### YOUR GOAL
Below are records; work out how many of their lines hold the string "three" and give that number alone.

### RECORDS FOR PROCESSING
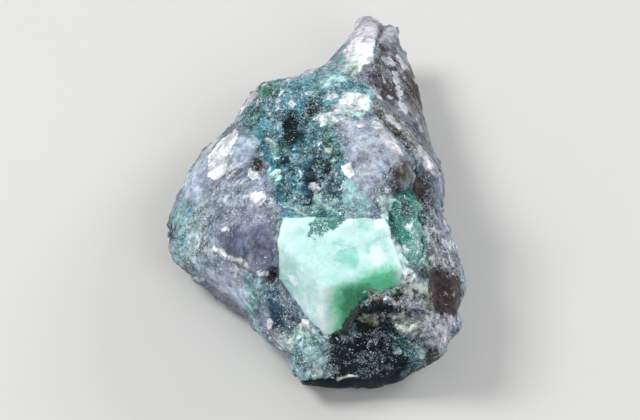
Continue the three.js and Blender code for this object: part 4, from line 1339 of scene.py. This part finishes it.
--
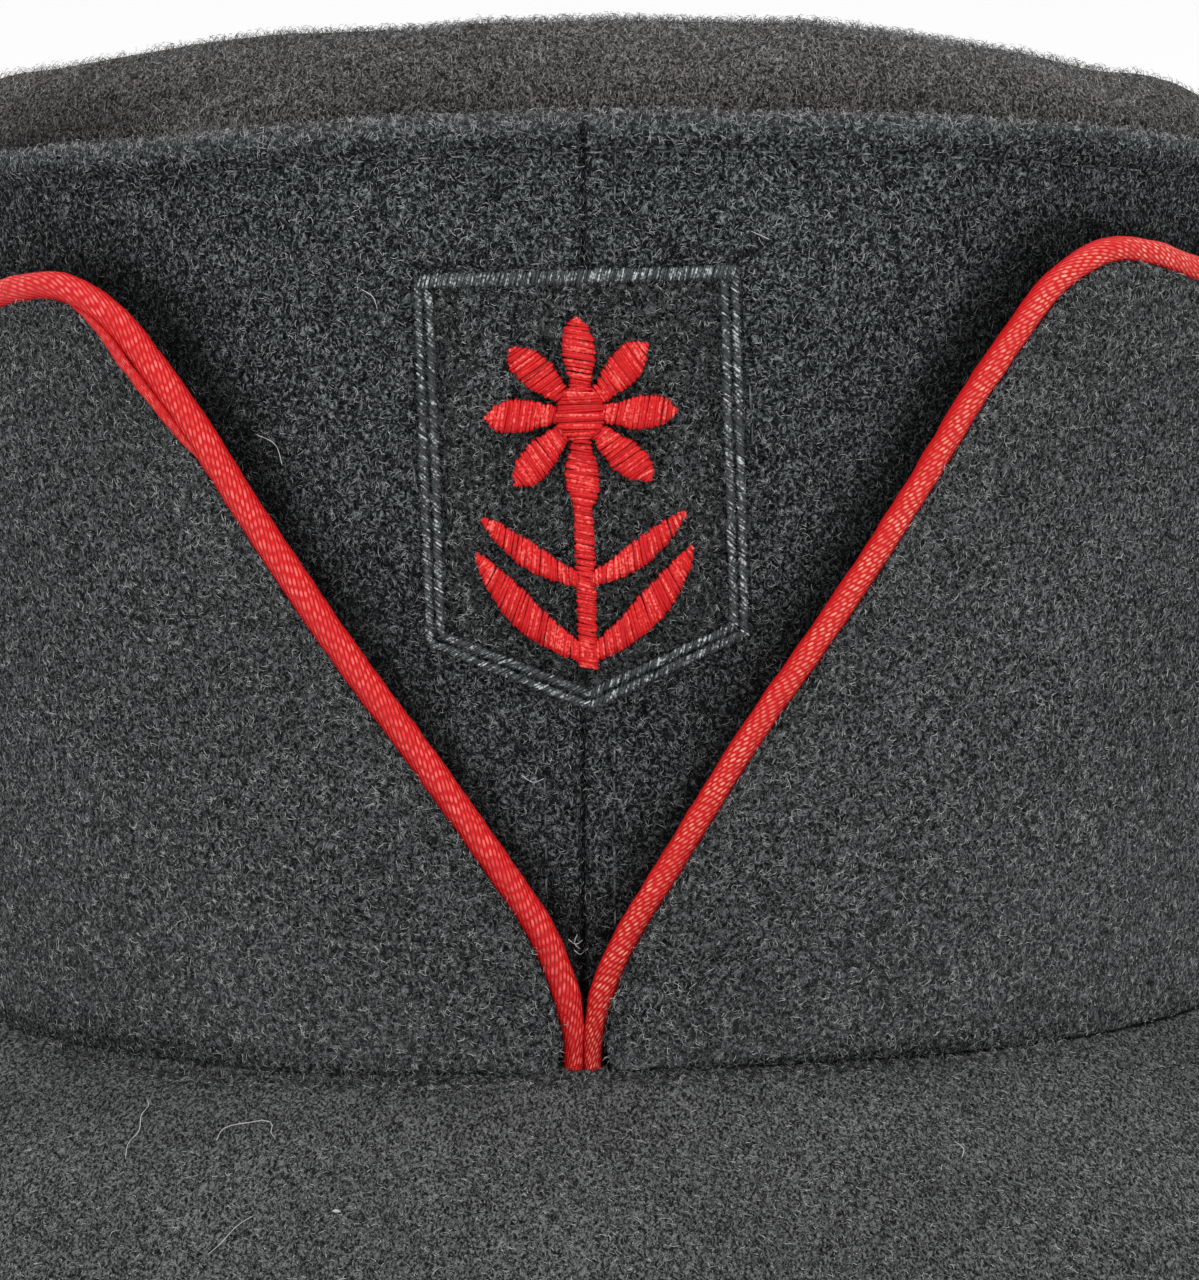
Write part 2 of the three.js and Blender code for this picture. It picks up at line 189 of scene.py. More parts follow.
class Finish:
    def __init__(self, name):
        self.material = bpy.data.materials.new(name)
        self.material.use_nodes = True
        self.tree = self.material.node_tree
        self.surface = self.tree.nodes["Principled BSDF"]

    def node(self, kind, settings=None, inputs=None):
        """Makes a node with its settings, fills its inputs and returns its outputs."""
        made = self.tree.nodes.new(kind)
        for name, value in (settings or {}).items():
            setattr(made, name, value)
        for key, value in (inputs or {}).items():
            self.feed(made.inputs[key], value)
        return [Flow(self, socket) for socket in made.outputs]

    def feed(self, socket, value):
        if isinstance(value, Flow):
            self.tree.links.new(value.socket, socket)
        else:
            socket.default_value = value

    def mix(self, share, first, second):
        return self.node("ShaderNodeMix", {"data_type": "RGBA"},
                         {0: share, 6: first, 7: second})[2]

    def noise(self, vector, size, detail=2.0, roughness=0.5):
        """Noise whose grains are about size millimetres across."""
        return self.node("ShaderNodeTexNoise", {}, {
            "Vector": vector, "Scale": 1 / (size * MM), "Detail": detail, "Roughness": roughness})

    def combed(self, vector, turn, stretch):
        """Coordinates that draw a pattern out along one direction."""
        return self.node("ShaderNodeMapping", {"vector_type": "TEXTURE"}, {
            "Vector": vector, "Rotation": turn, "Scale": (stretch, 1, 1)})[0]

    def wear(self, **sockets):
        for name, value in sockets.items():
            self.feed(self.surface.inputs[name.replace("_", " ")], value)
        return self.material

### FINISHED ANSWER
2